┌──

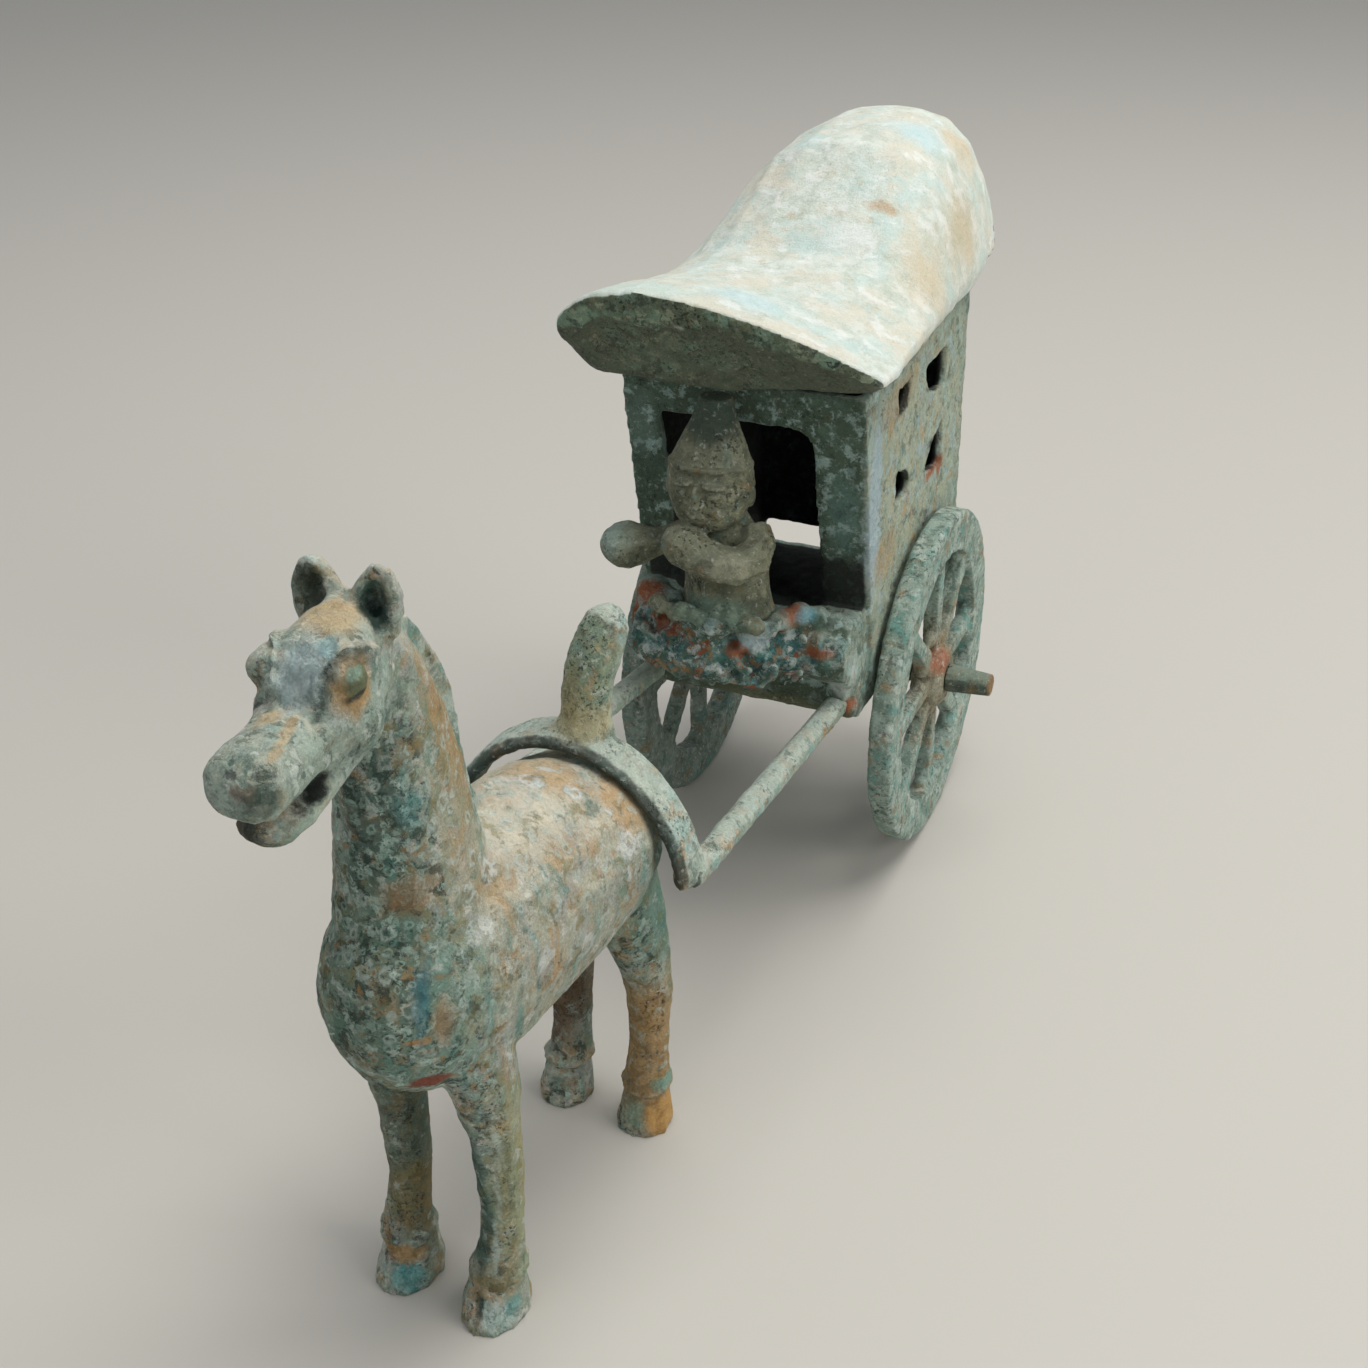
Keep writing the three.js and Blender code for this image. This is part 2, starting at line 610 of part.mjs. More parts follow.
function wheelSolid() {
  const { radius, rimInner, halfTread, trackHalf, spokes, spokeWidth } = WHEEL;
  const { hubRadius, hubInner, hubOuter, hubEndRadius } = WHEEL;
  const round = 0.9;
  const rimProfile = [
    [rimInner, -halfTread + 0.4], [radius - round, -halfTread], [radius, -halfTread + round],
    [radius, halfTread - round], [radius - round, halfTread], [rimInner, halfTread - 0.4],
    [rimInner, -halfTread + 0.4],
  ].map(([r, x]) => new THREE.Vector2(r, x));
  const rim = solid(new THREE.LatheGeometry(rimProfile, 36));
  const bore = AXLE.journal + GAP;
  const hubProfile = [
    [bore, hubInner - trackHalf], [6, hubInner - trackHalf], [hubRadius, -halfTread],
    [hubRadius, halfTread], [7.4, halfTread + 1], [hubEndRadius, hubOuter - trackHalf],
    [bore, hubOuter - trackHalf], [bore, hubInner - trackHalf],
  ].map(([r, x]) => new THREE.Vector2(r, x));
  const hub = solid(new THREE.LatheGeometry(hubProfile, 16));
  const parts = [rim, hub];
  for (let i = 0; i < spokes; i += 1) {
    const length = rimInner - hubRadius + 3;
    const spoke = new THREE.BoxGeometry(length, 2 * halfTread - 2.4, spokeWidth);
    spoke.translate(hubRadius - 1.5 + length / 2, 0, 0);
    spoke.rotateY((2 * PI * i) / spokes);
    parts.push(solid(spoke));
  }
  return join(parts);
}

function placeWheel(name, part, side) {
  const wheel = mesh(name, part, 0x7c9285);
  const turned = new THREE.Group();
  const slide = side < 0 ? WHEEL.farSlide : 0;
  turned.rotation.z = (-side * PI) / 2;
  turned.position.set(side * WHEEL.trackHalf + slide, AXLE.y, AXLE.z);
  turned.add(wheel);
  return turned;
}

const wheelPart = wheelSolid();
const pieces = [
  buildHorse(), buildYokeAndShafts(), buildCarriageBody(), buildRoof(), buildDriver(), buildAxle(),
  placeWheel('wheel_left', wheelPart, 1), placeWheel('wheel_right', wheelPart, -1),
];
const model = new THREE.Group();
model.add(...pieces);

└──

— Problem details —
Which lines contain the word "parts"? Copy each one.

— Answer —
Keep writing the three.js and Blender code for this image. This is part 2, starting at line 610 of part.mjs. More parts follow.
  const parts = [rim, hub];
    parts.push(solid(spoke));
  return join(parts);